A minha primeira pergunta no post anterior padece dessa confusão entre a vida afectiva de um casal e as obrigações contratuais do casamento civil.
Muitas das discussões realizadas andaram também à volta dessa confusão. Em especial a questão da culpa. Não se trata da culpa no fim da relação afectiva, mas no não cumprimento de um ou de vários deveres que foram aceites de livre vontade ao celebrar o contrato de casamento.
Na tua última frase também não se estabelece bem a diferença:
"De resto, dar as coisas por garantidas é um excelente caminho para sufocar lentamente (às vezes não tão lentamente como isso) a saúde de uma relação."
Completamente de acordo, se as "coisas dadas por garantidas" de que falas são os sentimentos e a disponibilidade do parceiro.
Contudo, no que diz respeito aos deveres, nunca corres o risco de os dar por garantidos, porque são uma exigência que fazes a ti próprio, e são resultado de consciencialização e conquista pessoais e quotidianas.
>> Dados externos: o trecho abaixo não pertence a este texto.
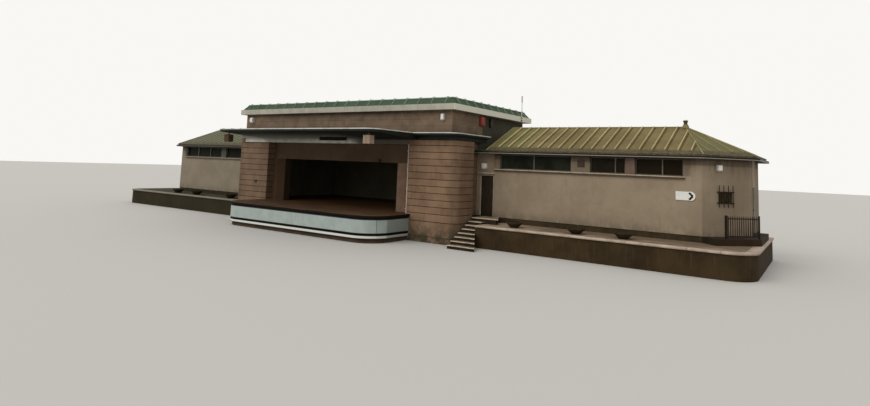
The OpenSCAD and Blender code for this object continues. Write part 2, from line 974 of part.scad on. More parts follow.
// Plain panel: a square at its left and an arrow end at its right, with no lettering
module sign_panel() {
    color("white") translate([wing_start + sign_at, wing_front, 2750]) rotate([90, 0, 0])
        linear_extrude(height = sign_t) union() {
            square([480, 290]);
            translate([470, 145]) circle(r = 175, $fn = 64);
        }
}

// A lamp or bell box standing w wide, d out and h high on a face at y = 0
module wall_box(w, d, h) {
    translate([-w / 2, -d, -h / 2]) cube([w, d, h]);
}

// Floodlights, lamps, hanging boxes and the other small boxes on the walls
module wall_fittings() {
    // The canopy's soffit at the back edge of a hanging box's stem
    stem_r = 35;
    box_y = hang_in[1] - canopy_d;
    soffit = pier_top + (canopy_top - canopy_edge_t - pier_top)
                        * (-box_y - stem_r) / canopy_d;
    color("gainsboro") {
        for (x = [640 - half_w, half_w - 530])
            translate([x, attic_set, block_top - 345]) wall_box(260, 220, 320);
        translate([half_w + 460, link_y, 3820]) wall_box(170, 120, 290);
        translate([wx + wr * t22, wing_front, 4110]) rotate([0, 0, 45])
            translate([795, -seat, 0]) wall_box(230, 130, 250);
        translate([opening_x - lamp_in, jamb_set, lintel_z + 100])
            wall_box(260, 150, 190);
        translate([half_w, return_end - 170, block_top - 335]) rotate([0, 0, 90])
            wall_box(420, 160, 480);
        translate([rear_w, return_end + 1080, block_top - 325]) rotate([0, 0, 90])
            wall_box(260, 140, 500);
        for (x = [hang_in[0] - canopy_x, canopy_x - hang_in[0]])
            translate([x, box_y, 4620]) {
                translate([-210, -170, 0]) cube([420, 340, 440]);
                cylinder(r = stem_r, h = soffit - 4620 - seat);
            }
    }
}

// Downpipe in the right reveal, and the slender mast on the right fascia with its
// thicker white head
module pipe_and_mast() {
    color("white") translate([gap_x - pipe_r, 60, floor_z])
        cylinder(r = pipe_r, h = beam_z - floor_z);
    color("white") translate([fascia_x + mast_r + seat, block_back - mast_in, block_top])
        union() {
            cylinder(r = mast_r, h = mast_top - block_top);
            translate([0, 0, mast_top - block_top - 360])
                cylinder(r = 2 * mast_r, h = 360);
        }
}

scale([model_scale, model_scale, model_scale]) {
    stage_base();
    apron_panels();
    stage_deck();
    piers();
    jamb_walls();
    lintel_wall();
    lintel_beam();
    canopy();
    canopy_edging();
    attic_wall();
    left_side_wall();
    right_side_wall();
    block_back_wall();
    roof_fascia();
    main_roof();
    wing_plinths();
    wing_floors();
    left_front_wall();
    right_front_wall();
    left_rear_walls();
    right_cant_wall();
    right_rear_walls();
    gable_walls();
    left_link_wall();
    right_link_jambs();
    door_heads();
    link_roofs();
    left_wing_roof();
    right_wing_roof();
    gutters();
    glazing();
    sills();
    terraces();
    copings();
    left_landing();
    right_steps();
    end_landing();
    railing();
    planter_bowls();
    window_grille();
    sign_panel();
    wall_fittings();
    pipe_and_mast();
    link_door();
    end_door();
}
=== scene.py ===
# %% [markdown]
# # A park bandstand, built as a half-size model
# The building is a stone stage block with a thin canopy and a curved apron, between two
# low wings with hipped sheet roofs. Its walls, roofs, steps and doors come from the packed
# CAD model, and this lesson adds what CAD leaves out: stone courses, seams, bars, lamps,
# and a finish on every surface.
#
# Everything is in metres in the model's own frame: X to the right along the front, Y back
# into the building and Z up, with the ground at zero.

# %% Load the frame
import json
import math
import random

import bmesh
import bpy
import numpy as np
from mathutils import Matrix, Vector


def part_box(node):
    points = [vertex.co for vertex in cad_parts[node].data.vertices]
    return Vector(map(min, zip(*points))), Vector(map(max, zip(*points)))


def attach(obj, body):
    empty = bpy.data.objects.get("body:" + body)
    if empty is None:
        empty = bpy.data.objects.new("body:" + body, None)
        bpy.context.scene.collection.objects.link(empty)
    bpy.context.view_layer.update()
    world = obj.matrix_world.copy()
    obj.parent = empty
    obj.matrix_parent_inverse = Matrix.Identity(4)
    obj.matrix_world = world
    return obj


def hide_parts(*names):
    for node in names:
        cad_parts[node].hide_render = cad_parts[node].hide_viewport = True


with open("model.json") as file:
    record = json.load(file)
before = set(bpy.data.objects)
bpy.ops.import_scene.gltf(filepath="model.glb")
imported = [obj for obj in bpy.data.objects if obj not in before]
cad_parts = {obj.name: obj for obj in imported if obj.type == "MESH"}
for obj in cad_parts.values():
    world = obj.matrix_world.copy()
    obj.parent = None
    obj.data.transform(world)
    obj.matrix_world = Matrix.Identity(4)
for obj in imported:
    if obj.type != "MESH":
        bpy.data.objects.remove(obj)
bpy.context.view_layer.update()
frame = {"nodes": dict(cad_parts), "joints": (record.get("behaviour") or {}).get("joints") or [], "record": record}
NODES = frame["nodes"]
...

Quem diria que um texto legal tão pouco romântico fornece padrões tão importantes para a saúde de uma relação?
***
No entretanto, informei-me: as regras do jogo que vigoravam quando eu me casei na Alemanha já não são válidas.
Como eu sou um bocado maluca, provavelmente teria feito tudo da mesma maneira, e depois logo se vê.
Mas, por uma questão de princípio, não acho bem que mudem as regras a meio do jogo. Não podiam mudá-las para casamentos celebrados a partir da data de entrada em vigor da nova lei?